# DIRECTION
From the data that follows, copy every line holding the string "handed".

# RECORDS
--- --- ---
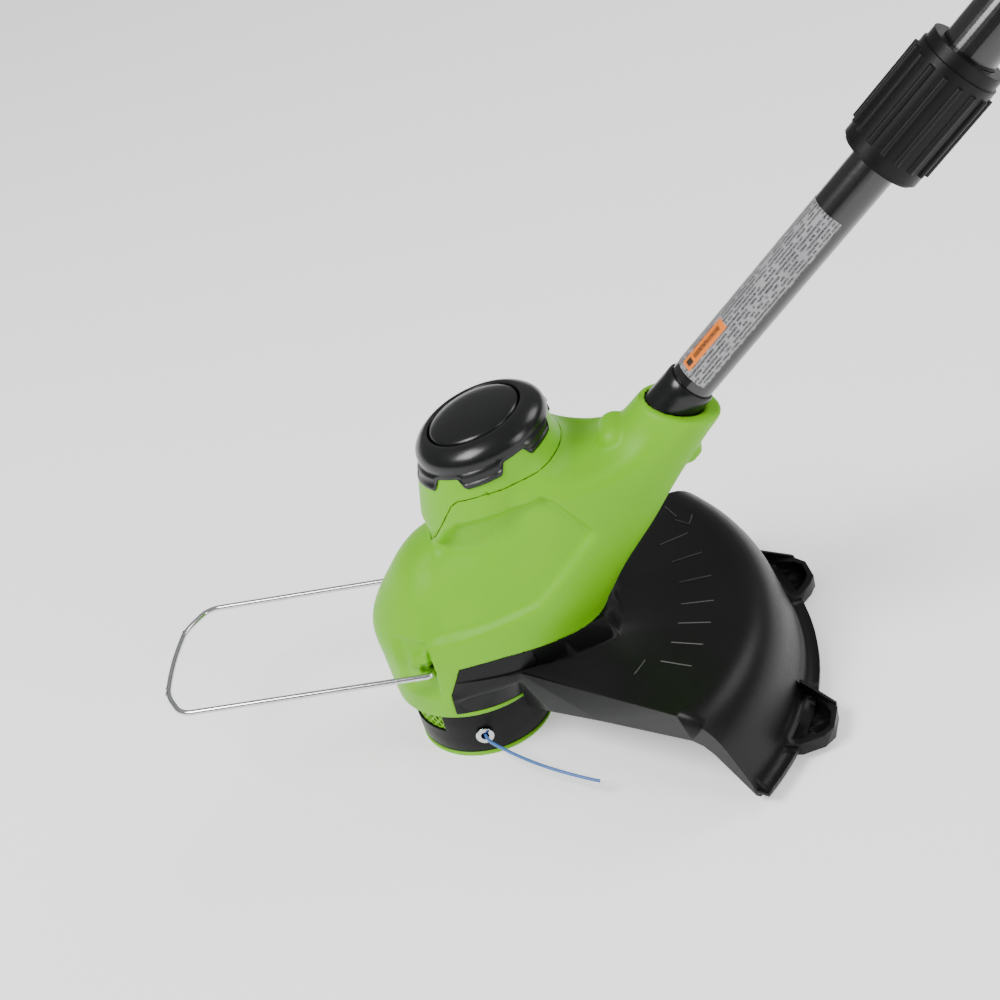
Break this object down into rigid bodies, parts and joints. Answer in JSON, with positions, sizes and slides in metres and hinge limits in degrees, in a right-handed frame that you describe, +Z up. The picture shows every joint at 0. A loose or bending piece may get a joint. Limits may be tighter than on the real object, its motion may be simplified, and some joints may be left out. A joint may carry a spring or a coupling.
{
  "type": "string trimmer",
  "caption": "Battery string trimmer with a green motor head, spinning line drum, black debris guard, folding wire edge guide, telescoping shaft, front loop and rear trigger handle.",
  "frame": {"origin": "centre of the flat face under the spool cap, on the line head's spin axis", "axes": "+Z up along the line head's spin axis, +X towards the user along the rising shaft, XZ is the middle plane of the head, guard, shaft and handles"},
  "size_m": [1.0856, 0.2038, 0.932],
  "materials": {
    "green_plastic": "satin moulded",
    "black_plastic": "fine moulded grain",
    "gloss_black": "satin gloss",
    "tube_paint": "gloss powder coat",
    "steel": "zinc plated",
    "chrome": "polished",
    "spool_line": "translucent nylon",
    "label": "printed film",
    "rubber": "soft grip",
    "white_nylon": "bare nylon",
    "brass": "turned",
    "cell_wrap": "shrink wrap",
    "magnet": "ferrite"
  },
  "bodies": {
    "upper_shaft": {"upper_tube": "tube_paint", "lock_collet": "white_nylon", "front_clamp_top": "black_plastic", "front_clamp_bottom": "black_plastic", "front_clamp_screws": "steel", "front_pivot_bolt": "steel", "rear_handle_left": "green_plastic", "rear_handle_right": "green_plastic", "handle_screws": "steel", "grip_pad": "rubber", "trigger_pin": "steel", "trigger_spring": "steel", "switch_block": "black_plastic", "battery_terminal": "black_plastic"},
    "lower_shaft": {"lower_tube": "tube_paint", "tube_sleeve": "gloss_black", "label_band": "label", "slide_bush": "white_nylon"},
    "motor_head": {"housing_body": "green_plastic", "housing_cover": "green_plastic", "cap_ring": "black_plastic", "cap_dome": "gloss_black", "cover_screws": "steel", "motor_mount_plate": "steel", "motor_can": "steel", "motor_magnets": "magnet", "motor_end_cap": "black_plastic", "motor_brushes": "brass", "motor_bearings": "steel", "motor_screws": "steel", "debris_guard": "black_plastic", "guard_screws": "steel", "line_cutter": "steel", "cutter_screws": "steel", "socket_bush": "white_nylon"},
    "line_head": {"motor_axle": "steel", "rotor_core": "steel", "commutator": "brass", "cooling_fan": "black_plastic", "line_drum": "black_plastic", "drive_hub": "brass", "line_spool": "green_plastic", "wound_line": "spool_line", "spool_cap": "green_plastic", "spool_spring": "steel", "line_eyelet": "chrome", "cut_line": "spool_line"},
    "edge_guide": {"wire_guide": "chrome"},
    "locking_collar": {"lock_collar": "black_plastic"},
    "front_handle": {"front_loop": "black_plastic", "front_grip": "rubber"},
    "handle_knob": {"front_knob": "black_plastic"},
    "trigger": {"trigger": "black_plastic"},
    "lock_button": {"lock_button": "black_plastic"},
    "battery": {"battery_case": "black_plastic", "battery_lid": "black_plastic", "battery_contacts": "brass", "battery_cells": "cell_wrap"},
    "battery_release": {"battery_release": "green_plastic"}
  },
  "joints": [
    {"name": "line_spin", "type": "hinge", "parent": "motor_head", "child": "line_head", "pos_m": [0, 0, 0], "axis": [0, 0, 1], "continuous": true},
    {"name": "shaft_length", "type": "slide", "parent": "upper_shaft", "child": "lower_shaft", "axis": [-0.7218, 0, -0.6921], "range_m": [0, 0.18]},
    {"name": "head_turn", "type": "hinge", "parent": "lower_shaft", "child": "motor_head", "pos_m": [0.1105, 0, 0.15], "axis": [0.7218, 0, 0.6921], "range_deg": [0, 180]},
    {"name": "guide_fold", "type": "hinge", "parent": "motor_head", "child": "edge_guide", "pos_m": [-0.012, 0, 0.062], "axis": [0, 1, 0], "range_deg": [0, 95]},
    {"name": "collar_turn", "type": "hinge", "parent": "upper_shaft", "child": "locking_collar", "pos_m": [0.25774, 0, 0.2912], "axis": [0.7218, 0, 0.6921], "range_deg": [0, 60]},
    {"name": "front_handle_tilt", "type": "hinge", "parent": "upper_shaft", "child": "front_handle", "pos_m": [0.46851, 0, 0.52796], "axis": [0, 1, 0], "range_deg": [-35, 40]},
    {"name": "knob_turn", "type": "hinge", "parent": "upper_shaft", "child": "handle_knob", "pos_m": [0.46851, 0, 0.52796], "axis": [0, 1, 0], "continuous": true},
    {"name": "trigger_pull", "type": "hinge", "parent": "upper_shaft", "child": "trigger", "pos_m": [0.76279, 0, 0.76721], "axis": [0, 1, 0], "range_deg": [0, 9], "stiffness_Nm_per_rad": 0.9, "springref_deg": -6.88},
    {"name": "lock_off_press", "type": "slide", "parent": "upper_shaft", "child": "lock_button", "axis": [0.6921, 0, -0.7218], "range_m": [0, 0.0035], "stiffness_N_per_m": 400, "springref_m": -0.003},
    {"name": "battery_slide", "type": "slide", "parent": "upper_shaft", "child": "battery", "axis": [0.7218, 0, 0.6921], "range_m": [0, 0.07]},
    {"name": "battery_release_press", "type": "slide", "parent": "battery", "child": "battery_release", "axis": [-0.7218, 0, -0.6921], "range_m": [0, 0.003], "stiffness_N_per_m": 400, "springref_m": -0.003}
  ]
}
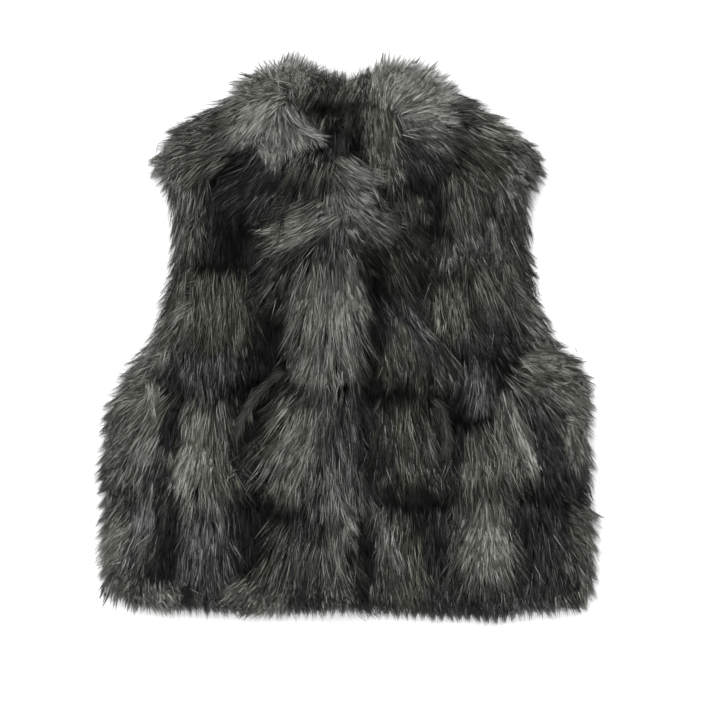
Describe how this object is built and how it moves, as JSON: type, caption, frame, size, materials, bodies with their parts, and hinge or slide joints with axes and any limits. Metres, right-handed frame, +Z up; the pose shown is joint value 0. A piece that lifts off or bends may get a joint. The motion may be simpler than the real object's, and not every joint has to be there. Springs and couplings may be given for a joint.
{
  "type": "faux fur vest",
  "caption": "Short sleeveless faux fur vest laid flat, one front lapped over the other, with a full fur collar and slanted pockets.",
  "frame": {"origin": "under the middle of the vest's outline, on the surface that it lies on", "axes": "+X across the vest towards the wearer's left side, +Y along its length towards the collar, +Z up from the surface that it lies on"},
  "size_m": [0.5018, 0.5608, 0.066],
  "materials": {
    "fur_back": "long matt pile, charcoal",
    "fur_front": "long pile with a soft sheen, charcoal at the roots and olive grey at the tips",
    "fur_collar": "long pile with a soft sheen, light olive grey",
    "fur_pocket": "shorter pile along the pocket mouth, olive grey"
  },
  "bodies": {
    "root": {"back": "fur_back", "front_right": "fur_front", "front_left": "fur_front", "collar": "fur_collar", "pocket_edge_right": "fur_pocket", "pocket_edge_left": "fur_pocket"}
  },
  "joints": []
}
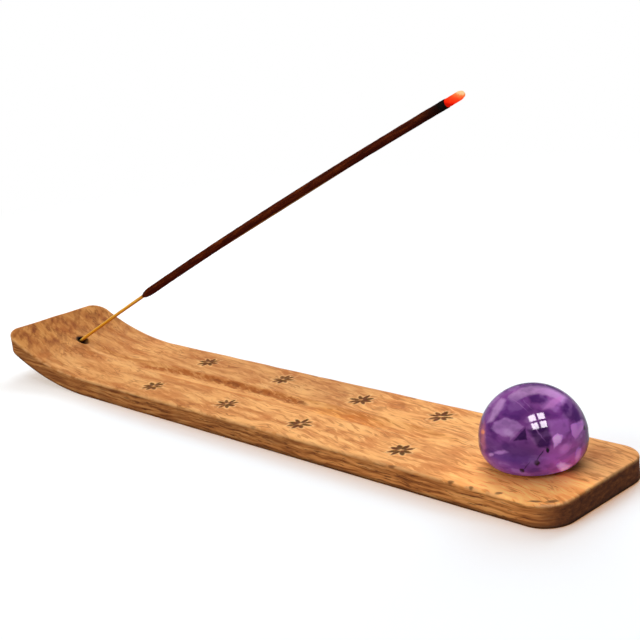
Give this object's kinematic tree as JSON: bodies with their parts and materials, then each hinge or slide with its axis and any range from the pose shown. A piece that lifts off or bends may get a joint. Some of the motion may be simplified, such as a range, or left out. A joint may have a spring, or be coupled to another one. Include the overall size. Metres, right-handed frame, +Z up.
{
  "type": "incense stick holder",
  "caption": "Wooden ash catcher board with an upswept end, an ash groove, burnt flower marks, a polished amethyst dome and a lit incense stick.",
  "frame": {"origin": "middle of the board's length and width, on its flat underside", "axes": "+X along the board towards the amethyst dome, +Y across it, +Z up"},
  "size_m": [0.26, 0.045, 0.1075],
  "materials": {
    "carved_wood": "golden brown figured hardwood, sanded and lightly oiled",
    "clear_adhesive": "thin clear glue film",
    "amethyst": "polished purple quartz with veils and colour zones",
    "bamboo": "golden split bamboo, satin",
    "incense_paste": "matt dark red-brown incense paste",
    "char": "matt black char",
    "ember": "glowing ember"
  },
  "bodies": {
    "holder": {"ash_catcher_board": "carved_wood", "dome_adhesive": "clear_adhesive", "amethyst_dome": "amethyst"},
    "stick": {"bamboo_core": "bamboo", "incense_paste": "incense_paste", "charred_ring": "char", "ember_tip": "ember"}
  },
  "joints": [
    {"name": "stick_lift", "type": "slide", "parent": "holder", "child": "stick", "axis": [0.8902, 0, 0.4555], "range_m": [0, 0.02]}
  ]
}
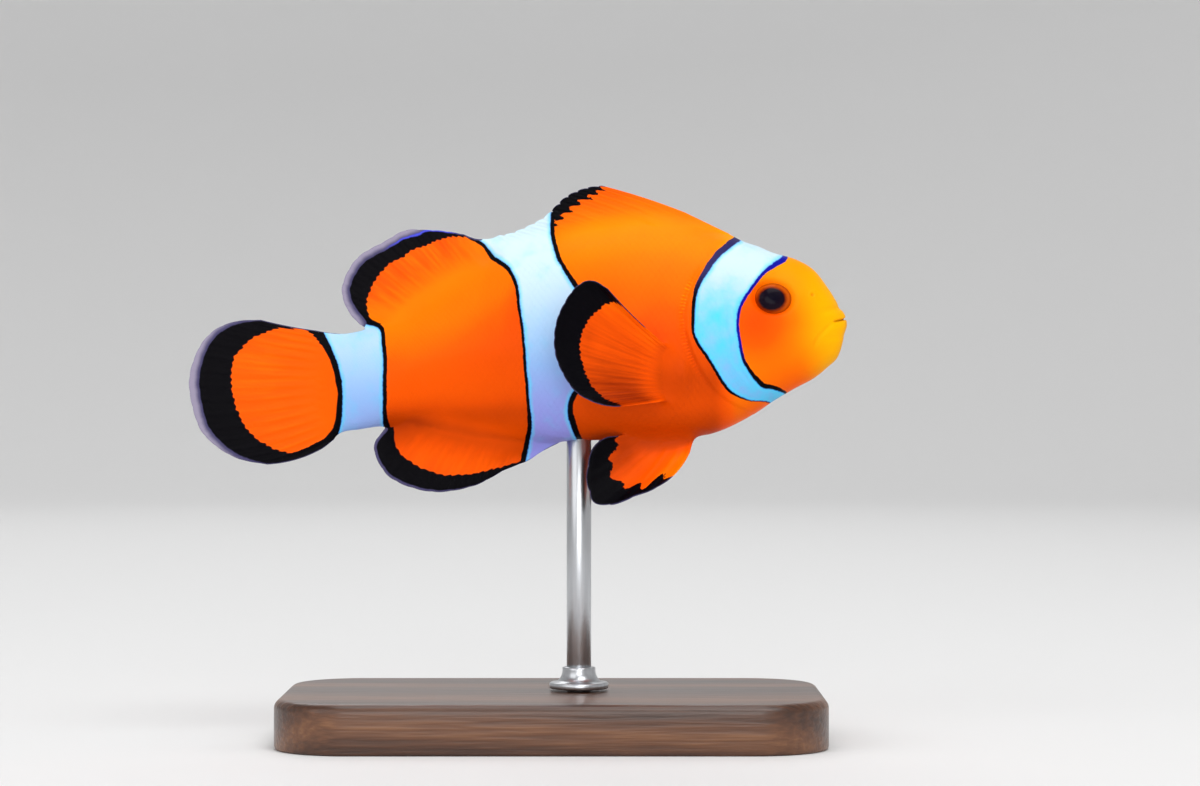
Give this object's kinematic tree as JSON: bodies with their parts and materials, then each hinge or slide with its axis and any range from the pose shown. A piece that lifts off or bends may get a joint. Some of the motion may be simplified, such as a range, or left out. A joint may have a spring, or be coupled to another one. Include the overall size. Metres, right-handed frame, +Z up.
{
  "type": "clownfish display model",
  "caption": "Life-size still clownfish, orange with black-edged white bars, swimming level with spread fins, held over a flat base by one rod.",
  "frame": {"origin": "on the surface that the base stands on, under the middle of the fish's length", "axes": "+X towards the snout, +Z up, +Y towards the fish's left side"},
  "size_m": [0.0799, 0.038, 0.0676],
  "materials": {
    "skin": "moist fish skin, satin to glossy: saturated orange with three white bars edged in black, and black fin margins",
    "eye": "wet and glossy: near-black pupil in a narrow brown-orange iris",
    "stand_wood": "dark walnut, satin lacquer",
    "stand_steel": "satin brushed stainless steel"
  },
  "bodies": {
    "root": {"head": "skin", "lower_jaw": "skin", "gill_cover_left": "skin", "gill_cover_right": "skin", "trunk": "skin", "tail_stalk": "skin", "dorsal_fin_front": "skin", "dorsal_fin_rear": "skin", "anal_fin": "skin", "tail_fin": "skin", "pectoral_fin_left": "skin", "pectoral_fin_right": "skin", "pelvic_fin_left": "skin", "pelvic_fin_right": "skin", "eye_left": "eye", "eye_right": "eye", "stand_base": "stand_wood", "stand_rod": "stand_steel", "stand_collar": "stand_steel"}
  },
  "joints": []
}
--- --- ---
# TASK SOLUTION
Break this object down into rigid bodies, parts and joints. Answer in JSON, with positions, sizes and slides in metres and hinge limits in degrees, in a right-handed frame that you describe, +Z up. The picture shows every joint at 0. A loose or bending piece may get a joint. Limits may be tighter than on the real object, its motion may be simplified, and some joints may be left out. A joint may carry a spring or a coupling.
Describe how this object is built and how it moves, as JSON: type, caption, frame, size, materials, bodies with their parts, and hinge or slide joints with axes and any limits. Metres, right-handed frame, +Z up; the pose shown is joint value 0. A piece that lifts off or bends may get a joint. The motion may be simpler than the real object's, and not every joint has to be there. Springs and couplings may be given for a joint.
Give this object's kinematic tree as JSON: bodies with their parts and materials, then each hinge or slide with its axis and any range from the pose shown. A piece that lifts off or bends may get a joint. Some of the motion may be simplified, such as a range, or left out. A joint may have a spring, or be coupled to another one. Include the overall size. Metres, right-handed frame, +Z up.
Give this object's kinematic tree as JSON: bodies with their parts and materials, then each hinge or slide with its axis and any range from the pose shown. A piece that lifts off or bends may get a joint. Some of the motion may be simplified, such as a range, or left out. A joint may have a spring, or be coupled to another one. Include the overall size. Metres, right-handed frame, +Z up.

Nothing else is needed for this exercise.